As is the case with the Holland's Venetian Falls Centex home, the seller at the downtown Marquee never moved in, and now wants out.
The 29 units, each with their own elevators, were originally priced at $800,000 and up. As at Venetian Falls, the developer still has units to sell, making life tougher for those trying for a resale.
Unlike Van De Ree, Herron advises sellers against holding absolute auctions in today's gun-shy market. While bidders didn't know the reserve during the auction at the Marquee, Herron knew his seller had set the bar at $700,000.
"That auction there -- if somebody buys it at the bottom line, they are stealing it," Herron said on the phone the day before the sale. "The man is going to lose a tremendous amount of money."

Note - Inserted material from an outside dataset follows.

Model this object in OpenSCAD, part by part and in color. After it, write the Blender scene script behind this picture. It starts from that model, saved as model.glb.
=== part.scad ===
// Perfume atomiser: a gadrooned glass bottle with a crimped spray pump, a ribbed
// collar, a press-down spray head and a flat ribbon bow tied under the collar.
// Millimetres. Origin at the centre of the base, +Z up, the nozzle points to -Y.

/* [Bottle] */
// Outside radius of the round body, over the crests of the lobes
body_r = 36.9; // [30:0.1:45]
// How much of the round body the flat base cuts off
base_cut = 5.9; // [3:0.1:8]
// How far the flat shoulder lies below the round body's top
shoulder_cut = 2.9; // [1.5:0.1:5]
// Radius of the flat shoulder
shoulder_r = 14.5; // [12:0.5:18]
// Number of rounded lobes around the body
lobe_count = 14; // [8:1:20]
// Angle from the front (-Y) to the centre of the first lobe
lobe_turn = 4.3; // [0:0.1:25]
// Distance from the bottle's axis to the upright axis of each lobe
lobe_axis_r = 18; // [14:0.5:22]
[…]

While Van De Ree's absolute auction in Venice drew a crowd of about 40, Herron's reserve auction in downtown Sarasota drew far fewer onlookers. There was only one bidder actually standing there when Herron set up shop in the kitchen and dining room on the third floor.
The auctioneer was able to start the bidding with a written offer for $500,000.
The man in the room stopped bidding at $650,000, leaving the person on the phone with the final bid of $660,000.
That price didn't meet the seller's reserve, Herron announced.
But within an hour of the auction, the bidder came back with a slightly bigger offer and the seller accepted it.
The seller, Herron said, "wasn't happy about it but he signed it."